In Raglan we’ve just
finished our children’s holiday club. The place was transformed into an
Egyptian fantasy world with home made but convincing pyramids and carefully
copied hieroglyphics looking so mysterious but spelling out words of welcome.
We had craft activities, lots of singing led by a little jazz band and sketches by a teenage drama group as well as
plenty of adult help if only to get the refreshments ready – you need a lot of
drinks for a big gang of children every day in the kind of weather we had last
week.
All this effort was
designed to help us tell the story of Joseph – he of the amazing technicolour
dreamcoat. The main point we wanted to underline was how God had a good plan
for the life of this Bible character and how he brought a positive outcome even
from all the unfortunate experiences Joseph had to endure.
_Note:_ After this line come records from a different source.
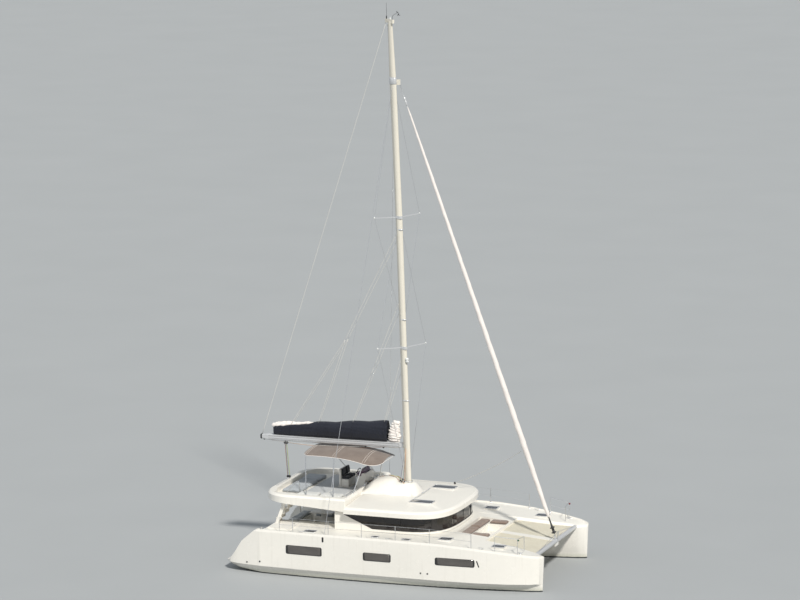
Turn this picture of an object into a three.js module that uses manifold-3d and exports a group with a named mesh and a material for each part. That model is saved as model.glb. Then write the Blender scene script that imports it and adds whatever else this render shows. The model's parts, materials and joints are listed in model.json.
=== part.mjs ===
// A cruising catamaran, 14 m long, at rest on the water with its sails stowed.
// Millimetres. +X is forward, +Y is port, +Z is up; the origin is amidships on the waterline.
import * as THREE from 'three';
import { mergeVertices } from 'three/addons/utils/BufferGeometryUtils.js';
import Module from 'manifold-3d';

const wasm = await Module();
wasm.setup();

// Driving dimensions
const GAP = 0.3;                 // between pieces that are seated on each other
const HULL_Y = 2970;             // each hull's centreline
const HULL_HALF = 1000;          // half the widest breadth of a hull
const STERN_X = -6850;
const STEM_X = 6820;
const DECK_Z = 1860;             // side deck
const BOW_Z = 1450;              // deck at the stem
const SHEER_X = 1800;            // the deck falls from here to the stem
const TOE_RAIL = 50;             // along the deck's outer edge
const CHINE_Z = 330;
const STEM_LEAN = 70;            // how far the stem's top stands forward of its foot
const FLOOR_Z = 1050;            // saloon and aft cockpit floor
const BRIDGE_Z = 800;            // underside of the bridgedeck
const BRIDGE_AFT = -5350;
const BRIDGE_FRONT = 4050;
const BRIDGE_HALF = 1960;
const SEATING_Z = 1400;          // floor of the forward cockpit
const HOUSE_AFT = -2360;
const HOUSE_TOP = 2590;
const WALL = 60;
const BAND_LOW = 1975;           // window band
const BAND_HIGH = 2500;
const GLASS = 12;
const ROOF_EDGE = 2860;
const ROOF_CROWN = 3010;
const ROOF_SKIN = 70;
const FLY_FRONT = -1850;         // where the coachroof ends and the flybridge begins
const FLY_AFT = -5650;
const FLY_HALF = 2740;
const FLY_TOP = 3160;
const FLY_FLOOR = 2960;
const MAST_FOOT = new THREE.Vector3(-60, 0, 3460);
const MAST_HEAD = new THREE.Vector3(-680, 0, 22740);
const MAST_BEND = 60;            // how far the mast's middle bows forward
const MAST_TURN = -39;           // degrees; the mast stands turned on its foot, its nose to starboard
const BOOM_Z = 4960;
const BOOM_END_X = -6640;
const HOUNDS_Z = 20200;
const CHAINPLATE = new THREE.Vector3(-2350, 3860, DECK_Z);
const BEAM_X = 6420;             // crossbeam between the bows
const BEAM_Z = 1400;
const CANOPY_Z = 4770;
const SIDES = [['starboard', -1], ['port', 1]];

// Finishes
const finish = (color, roughness, metalness = 0) =>
  new THREE.MeshStandardMaterial({ color, roughness, metalness });
const gelcoat = finish(0xe9e6dc, 0.3);
const darkGlass = finish(0x15181b, 0.08);
const alloy = finish(0xb4b7b8, 0.35, 0.8);
const mastPaint = finish(0xe6e0cc, 0.35);
const steel = finish(0xc3c6c8, 0.2, 1);
const navyCloth = finish(0x171b24, 0.9);
const taupeCloth = finish(0x93806f, 0.9);
const sailCloth = finish(0xe9dcd6, 0.8);
const netCord = finish(0xd6d0ba, 0.9);
const greyCushion = finish(0x8b9499, 0.85);
const antifoul = finish(0x22262b, 0.8);
const bronze = finish(0x8f7442, 0.35, 1);
const ironGrey = finish(0x6d7274, 0.5, 0.4);

const group = new THREE.Group();

// Solids

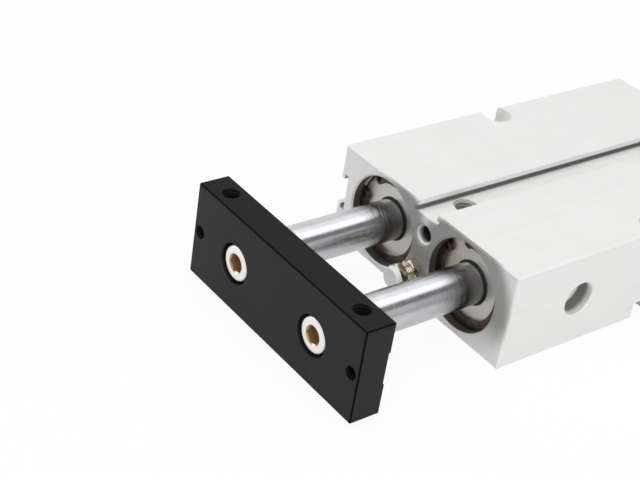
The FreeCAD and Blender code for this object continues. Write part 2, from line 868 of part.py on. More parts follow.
def makeStop():
    # lock nut on the body's face, and the bolt with its bumper ahead of it
    nut = startBody("stop_lock_nut", frontFace, 0, size.stopHeight, stopTurns["nut"])
    bore = size.stopDia / 2 + size.threadGap
    drawHexNut(nut, size.stopNutAcross, size.stopNutThick, bore)
    breakCorners(nut, "FrontCorners", size.stopNutAcross, size.stopNutThick, -1)
    breakCorners(nut, "RearCorners", size.stopNutAcross, 0, 1)
    seat = frontFace + size.stopNutThick + size.stopNutGap
    bolt = startBody("stop_bolt", seat, 0, size.stopHeight, stopTurns["bolt"])
    sketch = startSketch(bolt, "Hexagon", "YZ_Plane")
    addHexagon(sketch, size.stopHeadAcross)
    pad(bolt, sketch, "Head", size.stopHeadThick)
    breakCorners(bolt, "FrontCorners", size.stopHeadAcross, size.stopHeadThick, -1)
    breakCorners(bolt, "RearCorners", size.stopHeadAcross, 0, 1)
    radius = size.stopDia / 2
    tail = -(size.stopNutThick + size.stopNutGap + size.stopShank)
    turned(bolt, "Shank", [
        (0, 0),
        (0, radius),
        (tail + size.edgeBreak, radius),
        (tail, radius - size.edgeBreak),
        (tail, 0),
    ])
    plug = size.bumperPlugDia / 2
    thick = size.stopHeadThick
    turnedCut(bolt, "PlugHole", [
        (thick, 0),
        (thick, plug),
        (thick - size.bumperPlugDepth, plug),
        (thick - size.bumperPlugDepth, 0),
    ])
    bumper = startBody("stop_bumper", seat + thick, 0, size.stopHeight)
    turned(bumper, "Pad", [
        (-size.bumperPlugDepth, 0),
        (-size.bumperPlugDepth, plug),
        (0, plug),
        (0, size.bumperDia / 2),
        (size.bumperThick, size.bumperDia / 2),
        (size.bumperThick, 0),
    ])
    dress(bumper, "Fillet", "Dome", size.bumperRound, isBumperRim)


def isBumperRim(edge):
    box = edge.BoundBox
    return box.XLength < 0.01 and abs(box.XMin - size.bumperThick.value) < 0.01 and box.YLength > 1


def checkAndWrite():
    doc.recompute()
    for item in doc.Objects:
        if "Invalid" in item.State or "Error" in item.State:
            raise RuntimeError("%s failed: %s" % (item.Name, item.State))
    os.makedirs("parts", exist_ok=True)
    for body in parts:
        shape = body.Shape
        if shape.isNull() or not shape.isValid() or len(shape.Solids) != 1:
            raise RuntimeError("%s isn't one sound solid" % body.Label)
        shape.exportStep("parts/%s.step" % body.Label)


makeCylinderBody()
makeEndPlate()
for label, side in sides.items():
    makeRod(label, side)
    makePlateScrew(label, side)
    makeRodCover(label, side)
    makePiston(label, side)
    makeRearCap(label, side)
    makeSnapRing("front_snap_ring_" + label, "Front", side, clipTurns[label])
    makeSnapRing("rear_snap_ring_" + label, "Rear", side, rearClipTurns[label])
makeStop()
checkAndWrite()
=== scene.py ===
import math
import bmesh
import bpy
from mathutils import Euler, Matrix, Vector


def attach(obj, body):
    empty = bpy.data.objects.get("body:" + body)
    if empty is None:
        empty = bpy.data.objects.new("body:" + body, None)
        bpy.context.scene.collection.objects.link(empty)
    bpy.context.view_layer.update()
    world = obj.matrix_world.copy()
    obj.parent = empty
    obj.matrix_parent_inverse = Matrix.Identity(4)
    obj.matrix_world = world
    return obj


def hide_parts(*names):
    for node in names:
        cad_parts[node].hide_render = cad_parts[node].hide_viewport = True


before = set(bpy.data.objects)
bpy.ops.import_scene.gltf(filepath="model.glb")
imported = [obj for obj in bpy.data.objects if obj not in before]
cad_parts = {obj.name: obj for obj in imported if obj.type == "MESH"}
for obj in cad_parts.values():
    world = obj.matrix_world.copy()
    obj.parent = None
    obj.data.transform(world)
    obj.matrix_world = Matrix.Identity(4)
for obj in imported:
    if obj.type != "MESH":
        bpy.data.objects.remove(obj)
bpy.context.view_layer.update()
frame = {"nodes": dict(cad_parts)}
nodes = frame["nodes"]
scene = bpy.context.scene
print("frame loaded:", len(nodes), "nodes")

# +X out of the front, +Y to the port side, +Z up; looks and places in metres, shapes in millimetres
mm = 0.001
boreAxis = {"y": 14.6 * mm, "z": 12.5 * mm}


class Value:
    # a node's output, so that node maths reads as plain sums
    def __init__(self, tree, socket):
        self.tree = tree
        self.socket = socket

    def reckon(self, operation, *others, flipped=False):
        terms = [self, *others]
        if flipped:
            terms.reverse()
        return self.tree.node("ShaderNodeMath", {"operation": operation}, dict(enumerate(terms)))

    def __add__(self, other):
        return self.reckon("ADD", other)

    def __radd__(self, other):
        return self.reckon("ADD", other)

    def __sub__(self, other):
        return self.reckon("SUBTRACT", other)

    def __rsub__(self, other):
        return self.reckon("SUBTRACT", other, flipped=True)

    def __mul__(self, other):
        return self.reckon("MULTIPLY", other)

    def __rmul__(self, other):
        return self.reckon("MULTIPLY", other)

    def __truediv__(self, other):
        return self.reckon("DIVIDE", other)

    def __gt__(self, other):
        return self.reckon("GREATER_THAN", other)

    def __lt__(self, other):
        return self.reckon("LESS_THAN", other)

    def most(self, other):
        return self.reckon("MAXIMUM", other)

    def least(self, other):
        return self.reckon("MINIMUM", other)

    def size(self):
        return self.reckon("ABSOLUTE")

    def root(self):
        return self.reckon("SQRT")

    def clamped(self):
        return self.tree.node("ShaderNodeClamp", {}, {"Value": self})

    def inside(self, low, high):
        # 1 between low and high, 0 elsewhere
        return (self > low) * (self < high)

    def between(self, low, high):
        # 0 at low, 1 at high, held outside
        return self.tree.node("ShaderNodeMapRange", {"interpolation_type": "SMOOTHSTEP"},
                              {"Value": self, "From Min": low, "From Max": high})

    def spread(self, low, high):
        # low where this is 0, high where it is 1
        return self * (high - low) + low


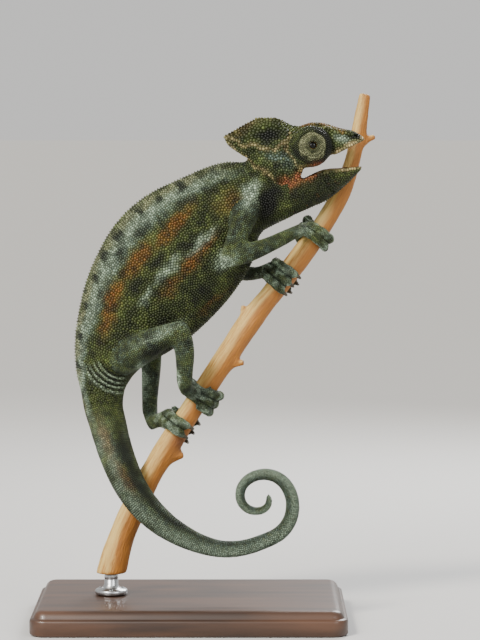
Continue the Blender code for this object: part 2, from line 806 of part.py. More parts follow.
def joint_cutters():
    """A thin cutter at every elbow, knee, wrist and ankle."""
    discs = []
    for upper, lower, _ in chains():
        bend = (way_at(upper, 0.9) + way_at(lower, 0.1)).normalized()
        fold = (way_at(lower, 0.1) - way_at(upper, 0.9)).normalized()
        reach = [share * upper[-1][3] for share in BEND_PLATE]
        discs.append(plate(upper[-1][:3], bend, fold, reach))
        x, y, z, radius = spline(lower, WRIST_SHARE)
        discs.append(disc((x, y, z), way_at(lower, WRIST_SHARE), radius * JOINT_DISC))
    return discs


def root_cutters():
    """A thin shell that follows the flank, within a ball round each limb's root."""
    shells = []
    for x, y, z, radius in ROOT_BALLS:
        shell = trunk(FLANK_LIFT + FIT_GAP)
        cut(shell, trunk(FLANK_LIFT), "DIFFERENCE")
        cut(shell, ball((x, y, z), radius), "INTERSECT")
        shells.append(shell)
    return shells


def turret_solid(side, grow=0.0, sides=18):
    base, axis = eye_axis(side)
    profile = [(out + (grow if i else -grow), radius + grow) for i, (out, radius) in enumerate(EYE_DOME)]
    return turned("turret", base, axis, profile, sides)


def eyes():
    """Each turret as a hollow dome of lids round its eyeball."""
    for side, word in ((-1, "right"), (1, "left")):
        base, axis = eye_axis(side)
        centre = base + axis * EYEBALL_OUT
        lids = turret_solid(side)
        lids.name = f"{word}_eye_turret"
        cut(lids, ball(centre, EYEBALL_RADIUS + FIT_GAP, sides=12), "DIFFERENCE")
        hole = ((EYEBALL_OUT, EYE_OPENING), (12.0, EYE_OPENING))
        cut(lids, turned("opening", base, axis, hole, 10), "DIFFERENCE")
        eyeball = ball(centre, EYEBALL_RADIUS, sides=12)
        eyeball.name = f"{word}_eye"


def tongue():
    stations = [(x, 0.0, z, high, wide) for x, z, high, wide in along(TONGUE_LINE, 7)]
    return tube("tongue", stations, 8)


def stand():
    """A plain slab with rounded corners, and a short rod up to the foot of the perch."""
    bm = bmesh.new()
    bmesh.ops.create_cube(bm, size=1)
    bmesh.ops.scale(bm, vec=Vector((BASE_LENGTH, BASE_WIDTH, BASE_HEIGHT)) * MM, verts=bm.verts)
    bmesh.ops.translate(bm, vec=(0, 0, BASE_HEIGHT / 2 * MM), verts=bm.verts)
    upright = [e for e in bm.edges if abs(e.verts[0].co.z - e.verts[1].co.z) > MM]
    bmesh.ops.bevel(bm, geom=upright, offset=BASE_CORNER * MM, segments=5, profile=0.5, affect="EDGES")
    brim = [e for e in bm.edges if min(v.co.z for v in e.verts) > (BASE_HEIGHT - 0.1) * MM]
    bmesh.ops.bevel(bm, geom=brim, offset=BASE_EDGE * MM, segments=2, profile=0.5, affect="EDGES")
    object_of("stand_base", bm)
    foot_x = spline(PERCH_LINE, perch_share_at(PERCH_FOOT))[0]
    low, high = BASE_HEIGHT + FIT_GAP, PERCH_FOOT - FIT_GAP
    profile = (
        (low, COLLAR_RADIUS),
        (low + COLLAR_HEIGHT - 0.4, COLLAR_RADIUS),
        (low + COLLAR_HEIGHT, COLLAR_RADIUS - 0.5),
        (low + COLLAR_HEIGHT, ROD_RADIUS),
        (high, ROD_RADIUS),
    )
    turned("stand_rod", Vector((foot_x, 0, 0)), Vector((0, 0, 1)), profile, 20)


def flesh():
    """The whole animal but its eyes in one skin, hollowed where it grips the perch."""
    claws = [grip.claw(side, tip) for grip in GRIP.values() for side, _, tip in grip.toe_rows()]
    pieces = [trunk(), tail(), head(), jaw(), *limbs(), *claws]
    whole = fused("animal", pieces, SKIN_VOXEL, SKIN_SMOOTH_PASSES)
    decimate(whole, SKIN_TRIANGLES)
    cut(whole, tube("clearance", perch_stations(FIT_GAP + 0.1), 20), "DIFFERENCE")
    for side in (-1, 1):
        cut(whole, turret_solid(side, FIT_GAP), "DIFFERENCE")
    for line in (*HEAD_SLITS, NECK_SLIT):
        cut(whole, slit(line, SLIT_REACH), "DIFFERENCE")
    for shell in root_cutters():
        cut(whole, shell, "DIFFERENCE")
    discs = [disc((x, y, z), way, radius) for x, y, z, way, radius in TAIL_DISCS]
    return cut(whole, joined("discs", discs + joint_cutters()), "DIFFERENCE")


def loose_parts(obj):
    """Splits an object into one object for each of its unconnected solids."""
    bm = bmesh.new()
    bm.from_mesh(obj.data)
    bpy.data.objects.remove(obj)
    bmesh.ops.dissolve_degenerate(bm, dist=WELD * MM, edges=bm.edges)
    bm.verts.index_update()
    found = []
    seen = set()
    for first in bm.verts:
        if first in seen:
            continue
        seen.add(first)
        island = [first]
        for vert in island:
            for edge in vert.link_edges:
                other = edge.other_vert(vert)
                if other not in seen:
                    seen.add(other)
                    island.append(other)
        found.append(island)
    parts = []
    for island in found:
        single = bm.copy()
        keep = {vert.index for vert in island}
        bmesh.ops.delete(single, geom=[v for v in single.verts if v.index not in keep], context="VERTS")
        parts.append(object_of("part", single))
    bm.free()
    return parts


def nearness(obj, point):
    """Squared distance in millimetres from a point to the nearest corner of an object."""
    place = Vector(point) * MM
    return min((v.co - place).length_squared for v in obj.data.vertices)


def part_pieces(parts):
    """Names every solid by the point it lies nearest to, and keeps each to its triangles."""
    crumbs = sorted(parts, key=lambda part: len(part.data.vertices))
    while len(crumbs) > len(PIECES):
        bpy.data.objects.remove(crumbs.pop(0))
    free = list(crumbs)
    for name, (point, triangles) in PIECES.items():
        piece = min(free, key=lambda part: nearness(part, point))
        free.remove(piece)
        piece.name = name
        decimate(piece, triangles)


GRIP = {name: Grip(name, **facts) for name, facts in GRIPS.items()}


def linear(channel):
    """One sRGB channel, 0 to 1, as linear light."""
    return channel / 12.92 if channel <= 0.04045 else ((channel + 0.055) / 1.055) ** 2.4


def material(name):
    found = bpy.data.materials.get(name)
    if found:
        return found
    colour, roughness, metallic = MATERIALS[name]
    made = bpy.data.materials.new(name)
    made.use_nodes = True
    shader = made.node_tree.nodes["Principled BSDF"]
    channels = [linear(int(colour[i : i + 2], 16) / 255) for i in (1, 3, 5)]
    shader.inputs["Base Color"].default_value = (*channels, 1)
    shader.inputs["Roughness"].default_value = roughness
    shader.inputs["Metallic"].default_value = metallic
    return made


def dress_and_place():
    """Gives every solid its material, and an origin at its own middle under one of two empties."""
    groups = {}
    for name in ("chameleon", "display_stand"):
        groups[name] = bpy.data.objects.new(name, None)
        groups[name].empty_display_size = 10 * MM
        bpy.context.scene.collection.objects.link(groups[name])
    for obj in list(bpy.data.objects):
        if obj.type != "MESH":
            continue
        ending = next((word for word in MATERIAL_OF if obj.name.endswith(word)), None)
        obj.data.materials.clear()
        obj.data.materials.append(material(MATERIAL_OF.get(ending, "scaly_skin")))
        obj.data.shade_smooth()
        obj.data.set_sharp_from_angle(angle=math.radians(SMOOTH_ANGLE))
        corners = [v.co for v in obj.data.vertices]
        middle = Vector([round((min(c[i] for c in corners) + max(c[i] for c in corners)) / 2, 4) for i in range(3)])
        obj.data.transform(Matrix.Translation(-middle))
        obj.location = middle
        stands = obj.name.startswith(("stand_", "perch_"))
        obj.parent = groups["display_stand" if stands else "chameleon"]


def main():
    clear_scene()
    stand()
    perch()
    eyes()
    tongue()
    part_pieces(loose_parts(flesh()))
    dress_and_place()


if __name__ == "__main__":
    main()
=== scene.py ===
"""Looks of a life-size common chameleon, a still display model on a cut branch.

One skin covers the animal from lips to tail tip. Thousands of small scales stand on it,
each a closed bead cut to fit its neighbours, and skin and scales take their colours from
the same marks, which hold painted highlights and painted shade as well. Eyes, claws and
tongue are pieces of their own. The branch, the wooden base and the steel rod below carry it.

Sizes and places are in millimetres until a mesh is made. X runs towards the snout, Z up,
and the animal's right side faces -Y.
"""

from __future__ import annotations

import logging
import math
from collections.abc import Iterable, Sequence
from dataclasses import dataclass, field
from enum import Enum
from typing import Any

import bmesh
import bpy
import numpy as np
from mathutils import Matrix, Vector, noise
from mathutils.bvhtree import BVHTree
from mathutils.kdtree import KDTree

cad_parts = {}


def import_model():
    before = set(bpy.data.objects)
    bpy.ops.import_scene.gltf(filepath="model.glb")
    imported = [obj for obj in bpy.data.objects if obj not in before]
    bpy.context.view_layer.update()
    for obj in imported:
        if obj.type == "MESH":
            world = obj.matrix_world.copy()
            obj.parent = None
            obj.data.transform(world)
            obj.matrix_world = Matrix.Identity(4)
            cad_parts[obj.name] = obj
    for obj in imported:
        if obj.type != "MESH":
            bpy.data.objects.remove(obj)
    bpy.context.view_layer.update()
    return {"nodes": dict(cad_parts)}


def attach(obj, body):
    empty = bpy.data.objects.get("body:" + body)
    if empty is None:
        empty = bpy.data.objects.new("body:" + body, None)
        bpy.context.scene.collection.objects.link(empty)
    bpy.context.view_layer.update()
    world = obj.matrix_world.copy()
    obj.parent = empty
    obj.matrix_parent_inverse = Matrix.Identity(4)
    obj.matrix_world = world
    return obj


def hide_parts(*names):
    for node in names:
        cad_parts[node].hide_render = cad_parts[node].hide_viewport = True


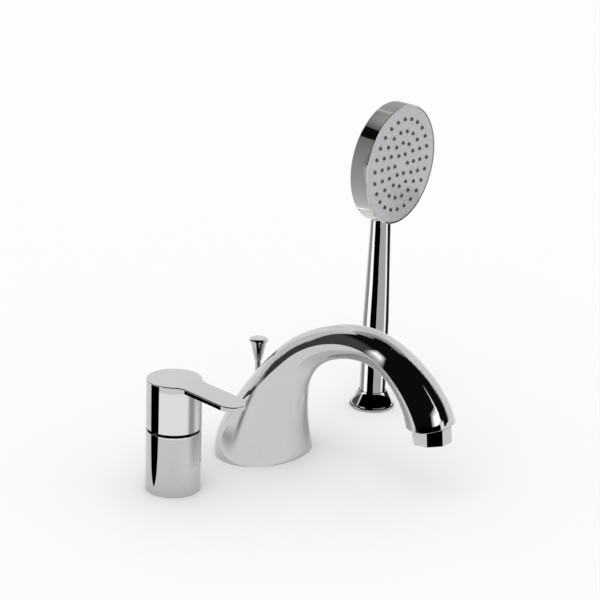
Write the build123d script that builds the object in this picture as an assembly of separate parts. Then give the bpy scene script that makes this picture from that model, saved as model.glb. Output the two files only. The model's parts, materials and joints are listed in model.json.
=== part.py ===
from build123d import *
import os
from collections import namedtuple
from math import cos, radians, sin

# Bath mixer in three units that stand in a row on a bath rim: a single-lever mixing valve, an arched
# spout with a pull-up diverter, and a hand shower in its socket.
# Millimetres, +Z up. The deck's top surface is z = 0 and the origin is the centre of the spout's foot.
# The three deck holes lie along X. The spout reaches out over the bath along -Y.

# Places of the units along the row
VALVE_X = -118.0
SPOUT_X = 0.0
SHOWER_X = 151.5

# Clearances
RUNNING_GAP = 0.08
THREAD_GAP = 0.05
SLIP_GAP = 0.1

# Threaded shanks and the hardware below the deck, alike on all three units
DECK_THICKNESS = 12.0
SHANK_RADIUS = 16.5
SHANK_BORE_RADIUS = 13.2
SHANK_BOTTOM = -50.0
SHANK_TOP = 4.0
SHANK_LEAD_RADIUS = 16.2
SHANK_LEAD_LENGTH = 23.0
SEAL_THICKNESS = 0.8
WASHER_RADIUS = 24.0
RUBBER_WASHER_THICKNESS = 3.0
METAL_WASHER_THICKNESS = 2.0
NUT_HEIGHT = 8.0
NUT_ACROSS_FLATS = 46.0

# Copper port tubes below the valve and the spout
PORT_TUBE_RADIUS = 5.0
PORT_TUBE_BORE_RADIUS = 3.8
PORT_TUBE_BOTTOM = -75.0
PORT_TUBE_END_RADIUS = 4.75
PORT_TUBE_END_LENGTH = 22.0
PORT_ORIFICE_RADIUS = 2.8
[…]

These included murderous jealousy in family life,
unjust accusations in the workplace and years in prison - all against
a backdrop of famine not only in his
country of exile but throughout the Middle East. There was a large scale
refugee crisis even then so what’s happening over there today is depressingly
familiar.
We helped the children to learn one Bible verse to underline
this point about God’s plan. Joseph says to his brothers after an emotional
reconciliation, ‘You intended to harm me, but God intended it for good.’
The children lapped it
up. After all, we adults are not the only ones who can feel that things
are falling apart; even in young lives there can be tension in the family and
plenty of the best laid plans can go awry. Whatever age we are, the
terrifying storms of our everyday lives can fill us with such anxiety and
events in places like Lebanon, Israel and the Palestian territories can
perplex us even if we have a strong faith. But we all need a message
of hope and to say with Joseph that God has a good plan is hard
to acknowledge at times, but something worth clinging onto.
The holiday club was a great success - many of the parents and grandparents were only too glad to have the children taken care of in the first week of the school holidays. I know that because I’m one of them and it’s good to begin the annual childcare ordeal fairly gently but it’s all over and what I need now is a plan to occupy the children until the schools go back.